The papers pinpoint what the convicted killer insists is the exact location of her body at Rooks Farm, where she was taken after the fumbled kidnapping.
Mrs McKay’s grandson, property investor and inventor Mark Dyer, 59, has said in response: ‘This document has been 54 years in the making.
‘It has taken Nizam more than half a century to admit his part in what happened and now he has given this full admission, it is an enormous step forward.’
The two brothers were locked up in 1970 for Mrs McKay’s kidnap and murder, in one of the first times a murder conviction was brought without a body – though both then refused to admit their part in a crime which made headlines around the world.
He and his brother were depicted in waxworks in the ‘Chamber Of Horrors’ at the Madame Tussaud’s museum in London.
But there has been more co-operation in recent months from Hosein, who prefers to be known as Nizam, and he rejected the offer of $50,000 (£39,000) to tell the truth – insisting he would do so for free.

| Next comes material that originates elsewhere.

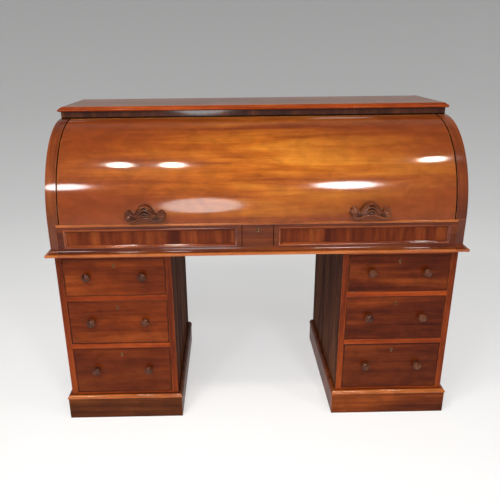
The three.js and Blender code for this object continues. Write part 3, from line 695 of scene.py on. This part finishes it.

Mrs McKay’s daughter Dianne, 83, has told The Times how ‘time is running out for me to give my mother the burial she deserves’.
And in a newly-sent letter, the family said: ‘We have new information as to the exact location which has been provided by the perpetrator.
‘We now wish to search a small, targeted and specific area with minimal police attendance. That way there will be no unnecessary searching.
‘In October 2021, we decided to offer the perpetrator the sum of $50,000 under the terms of a settlement agreement in order that he provide us with information as to the whereabouts and the exact location of burial. He will not accept any of this money.
‘As a family we now offer you this sum for any inconvenience caused and any legal fees incurred by a second search.’
In a letter seen by Sky News last November, Hosein asked the Home Office to lift a deportation order which still bars him from Britain.
Nizamodeeen wrote: ‘I admit my involvement in the kidnap and death of Muriel McKay, and I have been attempting to assist her daughter Dianne in locating her body.
‘I believe I am the only living person who knows where Muriel’s body is and would like her body to be found before I myself die.’
A deportation order insists an individual leave the UK while also barring them from re-entering the country and invalidates any leave to enter or remain in the UK before the order is made or while it is in force.
A person can apply at any time for revocation of a deportation order.
A Home Office spokesman said in response to the killer’s claims: ‘We express sympathies with Muriel McKay’s loved ones. While we do not comment on individual cases, we work with the police on any requests pertaining to ongoing investigations.’
Investigators called off their week-long search after failing to find any evidence of the remains.
The Metropolitan Police said: ‘We most recently met some members of Muriel’s family in May 2023 and continue to keep in contact with them.
‘An extensive search for Muriel’s remains was conducted in March 2022 at a site in Hertfordshire, unfortunately it concluded unsuccessfully. We continue to review any opportunities to recover Muriel’s body and return her to her family.’